The Motor Problem Nobody Really Talks About
Here's something wild that most of us never think about: every electric motor that powers anything—from your phone to industrial factories—is secretly wasting energy. A lot of it, actually.
You'd think after hundreds of years of making motors, we'd have nailed this whole "turning electricity into motion" thing perfectly. And honestly, we've gotten really good at it. But there's still a fundamental physics problem we've never fully solved, and it's been quietly draining energy the entire time.
That Sneaky Energy Thief Called "Iron Loss"
Let me explain what's happening inside your motor right now.
Most motors work by using magnets and metal coils that create and switch magnetic fields constantly. Imagine a spinning rotor surrounded by magnets trying to push and pull it along. Simple enough, right? But here's where it gets annoying: every time that magnetic field flips and changes direction, the metal has to basically "remagnetize" itself.
Think of it like trying to change your mind really fast over and over again. Each time you switch, it takes effort. Each time the metal's magnetic properties flip, a tiny bit of energy gets wasted as heat. When a motor spins thousands of times per second, those tiny losses add up. This waste is called "iron loss," and it's the kryptonite of electric motor efficiency.
The faster the motor spins, the worse it gets. And the tinier the motor, the more pronounced the problem becomes. It's almost like physics is trolling us.
Enter: Metallic Glass (Yes, It's Real)
Now here's where a team at Saarland University decided to think outside the box—way outside.
Instead of accepting this fundamental inefficiency as inevitable, they asked: "What if we made motors from something completely different?"
Their answer? Metallic glass.
I know what you're thinking—"Isn't glass fragile? How is that going to help?" That's actually a great question, and it shows how counterintuitive this discovery really is.
Regular glass feels weak, but it's actually weird stuff. Glass is technically a solid, but its atoms are arranged randomly, almost like a liquid that got frozen in place. Scientists call this an "amorphous" structure. Here's the kicker: when you make glass out of metal atoms instead of silicon, you get something that's stronger than steel but maintains that disordered, amorphous atomic arrangement.
And that's exactly what you want for a motor.
Why Glass Actually Fixes Everything
The genius here is that metallic glass's amorphous structure—the fact that it has no organized crystal lattice—means something important happens during re-magnetization: the magnetic domains (tiny regions called Weiss domains) can reorient freely without getting blocked by crystalline structures.

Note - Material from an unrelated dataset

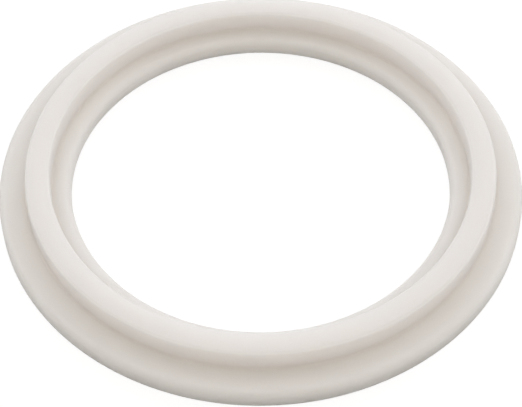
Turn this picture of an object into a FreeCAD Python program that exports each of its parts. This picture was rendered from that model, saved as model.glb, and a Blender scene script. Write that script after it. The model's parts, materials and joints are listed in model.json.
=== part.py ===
"""Ribbed seal ring for a 2 inch pipe union, moulded in one piece.

A flat round flange carries one raised sealing rib on its upper face.
Outside the rib the flange runs on to the rim, and inside it a narrower
ledge runs to the bore. The underside is flat.

Millimetres. The origin is the middle of the flat underside, and +Z is the
ring's axis, towards the rib. Widths and heights run to the sharp corners
of the section, which are then rounded.
"""
import FreeCAD, Part
import math
import os

# Widths across the ring, from the bore outwards
bore_diameter = 55.4
ledge_width = 2.75
rib_width = 3.6
flange_width = 4.05

# Heights along the axis
flange_thickness = 3.1
rib_height = 3.65

# Slopes of the rib in degrees: its sides lean in to leave the mould, and
# its top falls from the crown to both edges
rib_draft = 1.0
crown_slope = 5.0

# Radii of the section's rounded corners
rim_top_radius = 1.0
rim_bottom_radius = 0.9
bore_top_radius = 0.9
bore_bottom_radius = 1.4
rib_root_radius = 0.4
rib_edge_radius = 0.5

# The most of a straight side that the round at either end may take
largest_round_share = 0.48

# Places in the section that follow from the sizes above
bore_radius = bore_diameter / 2
rib_inner_radius = bore_radius + ledge_width
rib_outer_radius = rib_inner_radius + rib_width
rim_radius = rib_outer_radius + flange_width
crown_middle = (rib_inner_radius + rib_outer_radius) / 2
crown_height = flange_thickness + rib_height
rib_edge_height = crown_height - rib_width / 2 * math.tan(math.radians(crown_slope))
side_lean = (rib_edge_height - flange_thickness) * math.tan(math.radians(rib_draft))


def at(radius, height):
    """A point of the section, which lies in the XZ plane."""
    return FreeCAD.Vector(radius, 0, height)


def rounded(before, corner, after, radius):
    """The arc that rounds one corner of an outline, as start, middle and end.

    The round is held to its share of the shorter side beside the corner.
    """
    back = before - corner
    ahead = after - corner
    longest = min(back.Length, ahead.Length) * largest_round_share
    half_angle = back.getAngle(ahead) / 2
    setback = min(radius / math.tan(half_angle), longest)
    fitted_radius = setback * math.tan(half_angle)
    back.normalize()
    ahead.normalize()
    to_centre = (back + ahead).normalize()
    middle = corner + to_centre * (fitted_radius / math.sin(half_angle) - fitted_radius)
    return corner + back * setback, middle, corner + ahead * setback


def section():
    """The face that is turned about Z, from its (point, radius) corners.

    The crown is as round as its two slopes allow.
    """
    corners = [
        (at(bore_radius, 0), bore_bottom_radius),
        (at(rim_radius, 0), rim_bottom_radius),
        (at(rim_radius, flange_thickness), rim_top_radius),
        (at(rib_outer_radius, flange_thickness), rib_root_radius),
        (at(rib_outer_radius - side_lean, rib_edge_height), rib_edge_radius),
        (at(crown_middle, crown_height), math.inf),
        (at(rib_inner_radius + side_lean, rib_edge_height), rib_edge_radius),
        (at(rib_inner_radius, flange_thickness), rib_root_radius),
        (at(bore_radius, flange_thickness), bore_top_radius),
    ]
    rounds = []
    for index, (corner, radius) in enumerate(corners):
        before = corners[index - 1][0]
        after = corners[(index + 1) % len(corners)][0]
        rounds.append(rounded(before, corner, after, radius))
    edges = []
    for index, (start, middle, end) in enumerate(rounds):
        next_start = rounds[(index + 1) % len(rounds)][0]
        edges.append(Part.Arc(start, middle, end).toShape())
        edges.append(Part.makeLine(end, next_start))
    return Part.Face(Part.Wire(edges))


def seal_ring():
    """The whole ring: its section turned once about Z."""
    return section().revolve(FreeCAD.Vector(0, 0, 0), FreeCAD.Vector(0, 0, 1), 360)


os.makedirs("parts", exist_ok=True)
seal_ring().exportStep("parts/seal_ring.step")
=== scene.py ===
"""Off-white moulded seal ring on a white ground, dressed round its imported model.

Metres, in the frame of the CAD model: the origin is the middle of the flat
underside, and +Z is the ring's axis, towards the rib.
"""
import json
import math

import bpy
from mathutils import Matrix, Vector


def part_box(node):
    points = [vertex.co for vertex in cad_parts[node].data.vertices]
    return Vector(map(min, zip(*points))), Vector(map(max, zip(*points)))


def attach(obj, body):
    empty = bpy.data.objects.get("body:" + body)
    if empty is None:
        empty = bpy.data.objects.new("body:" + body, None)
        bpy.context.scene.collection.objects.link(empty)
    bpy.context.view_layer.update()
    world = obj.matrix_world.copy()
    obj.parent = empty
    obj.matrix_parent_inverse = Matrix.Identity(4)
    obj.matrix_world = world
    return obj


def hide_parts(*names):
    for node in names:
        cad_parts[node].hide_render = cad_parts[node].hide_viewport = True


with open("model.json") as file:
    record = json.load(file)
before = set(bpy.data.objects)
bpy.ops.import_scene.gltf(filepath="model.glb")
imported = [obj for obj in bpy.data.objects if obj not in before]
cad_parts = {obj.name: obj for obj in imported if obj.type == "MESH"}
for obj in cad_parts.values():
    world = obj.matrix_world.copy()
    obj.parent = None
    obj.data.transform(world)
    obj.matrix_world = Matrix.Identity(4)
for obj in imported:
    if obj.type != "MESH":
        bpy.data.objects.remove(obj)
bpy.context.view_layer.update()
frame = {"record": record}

# Sizes of the ring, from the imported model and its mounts
mounts = {mount["name"]: mount for mount in frame["record"]["mounts"]}
low_corner, high_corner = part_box("seal_ring")
rim_radius = (high_corner.x - low_corner.x) / 2
bore_radius = mounts["bore"]["dims"]["r_mm"] / 1000
flange_thickness = mounts["flange_top"]["pos_m"][2]

# How much higher the flange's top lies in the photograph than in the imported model
flange_rise = 0.00025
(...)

In regular iron alloys used in motors, the atoms are arranged in neat, organized crystals. Those crystals actually obstruct the magnetic domains and make it harder for them to flip. It's like trying to reorient yourself in a crowded room versus an empty one.
With metallic glass, there are no crystal obstacles. The magnetic properties can shift smoothly and effortlessly. The energy loss plummets.
Ralf Busch, the researcher leading this project, put it perfectly: because there's no crystal structure to get in the way, the magnetic regions are free to dance around when the field changes. It's genuinely elegant.
The Manufacturing Challenge (And How They Solved It)
Of course, inventing something cool in a lab is the easy part. Making it at scale is where things get tricky.
The team needed to find metallic glass alloys that:
- Could easily turn to glass (vitrify) during manufacturing
- Had the right magnetic properties for motors
- Could be 3D printed using modern additive manufacturing techniques
That last requirement is huge. Nobody wants to manufacture motors the old-fashioned way anymore. 3D printing could mean custom motors designed for specific applications, produced on demand without massive factories.
Finding the right alloys took years. But about a year ago, the breakthrough happened: they identified three different metallic glass alloys that check all the boxes. These materials resist crystallization during the manufacturing process and can be successfully 3D printed into fully glass-like motor components.
That's genuinely impressive.
What This Means (And What Comes Next)
If they can scale this up—and that's a big if—we're looking at an entirely new generation of electric motors.
Imagine motors that waste significantly less energy as heat. Imagine electric vehicles that go farther on a single charge. Imagine smaller, more powerful industrial motors. Imagine medical devices and robotics that run cooler and more efficiently.
The team is now focused on refining the 3D printing process itself (specifically something called Laser Powder Bed Fusion) to make it more reliable and consistent. The European Union is funding this research to the tune of millions of euros, which tells you how seriously the scientific community takes this potential breakthrough.
The irony is delicious: we're solving a centuries-old efficiency problem with glass—one of the oldest materials humans have ever worked with. Sometimes the answer to a modern problem is hiding in plain sight.
My Take
What I find most interesting here isn't just the technology itself—it's the approach. Instead of accepting that motor efficiency had hit a hard ceiling, these researchers asked what rule of physics they could actually bend.
That's the kind of thinking that drives real innovation. Not incremental improvements, but fundamental rethinking of how we solve problems.
We're not quite at the point where you'll see glass motors in consumer products next year. But keep your eyes on this one. Sometimes the future sneaks up disguised as a solid piece of glass.